* DESCRIPTION OF THE TASK:
Extract the entries in their exact form.
==== DATASET
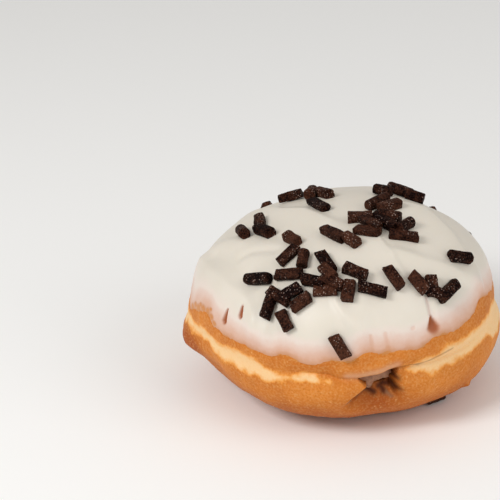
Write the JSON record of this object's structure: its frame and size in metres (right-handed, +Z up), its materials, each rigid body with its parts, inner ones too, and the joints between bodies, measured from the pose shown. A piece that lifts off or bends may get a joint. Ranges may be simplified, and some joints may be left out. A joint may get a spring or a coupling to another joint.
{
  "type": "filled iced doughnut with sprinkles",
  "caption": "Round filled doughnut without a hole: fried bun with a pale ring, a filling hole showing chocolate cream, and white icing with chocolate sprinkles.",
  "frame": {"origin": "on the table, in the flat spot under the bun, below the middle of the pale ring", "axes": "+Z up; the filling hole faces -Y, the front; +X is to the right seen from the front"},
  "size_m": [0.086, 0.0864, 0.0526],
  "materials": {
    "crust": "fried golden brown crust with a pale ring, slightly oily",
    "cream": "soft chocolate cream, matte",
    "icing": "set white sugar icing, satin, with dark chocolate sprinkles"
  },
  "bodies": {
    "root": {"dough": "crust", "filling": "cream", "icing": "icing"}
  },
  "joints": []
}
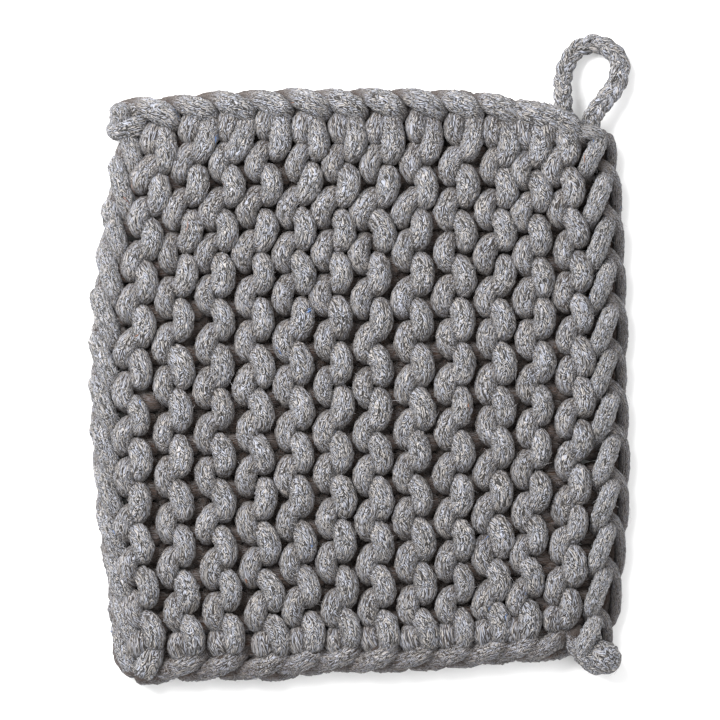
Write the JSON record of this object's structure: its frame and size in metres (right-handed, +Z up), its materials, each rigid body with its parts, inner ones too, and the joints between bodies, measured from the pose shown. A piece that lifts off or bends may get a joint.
========
* FINAL RESULT:
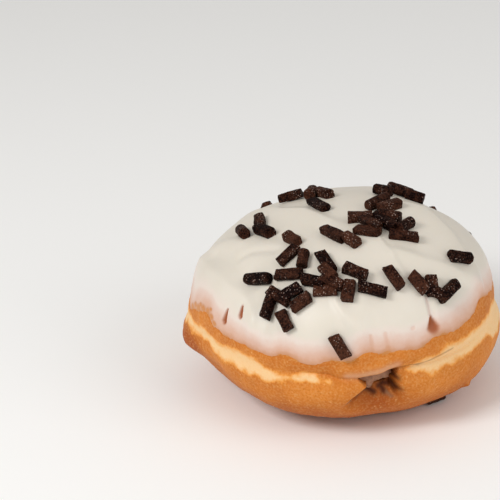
Write the JSON record of this object's structure: its frame and size in metres (right-handed, +Z up), its materials, each rigid body with its parts, inner ones too, and the joints between bodies, measured from the pose shown. A piece that lifts off or bends may get a joint. Ranges may be simplified, and some joints may be left out. A joint may get a spring or a coupling to another joint.
{
  "type": "filled iced doughnut with sprinkles",
  "caption": "Round filled doughnut without a hole: fried bun with a pale ring, a filling hole showing chocolate cream, and white icing with chocolate sprinkles.",
  "frame": {"origin": "on the table, in the flat spot under the bun, below the middle of the pale ring", "axes": "+Z up; the filling hole faces -Y, the front; +X is to the right seen from the front"},
  "size_m": [0.086, 0.0864, 0.0526],
  "materials": {
    "crust": "fried golden brown crust with a pale ring, slightly oily",
    "cream": "soft chocolate cream, matte",
    "icing": "set white sugar icing, satin, with dark chocolate sprinkles"
  },
  "bodies": {
    "root": {"dough": "crust", "filling": "cream", "icing": "icing"}
  },
  "joints": []
}
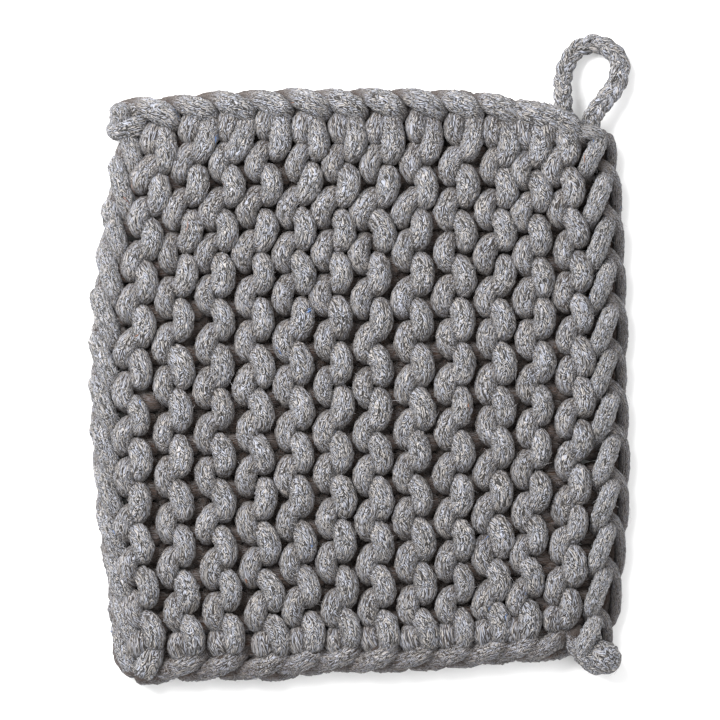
Write the JSON record of this object's structure: its frame and size in metres (right-handed, +Z up), its materials, each rigid body with its parts, inner ones too, and the joints between bodies, measured from the pose shown. A piece that lifts off or bends may get a joint.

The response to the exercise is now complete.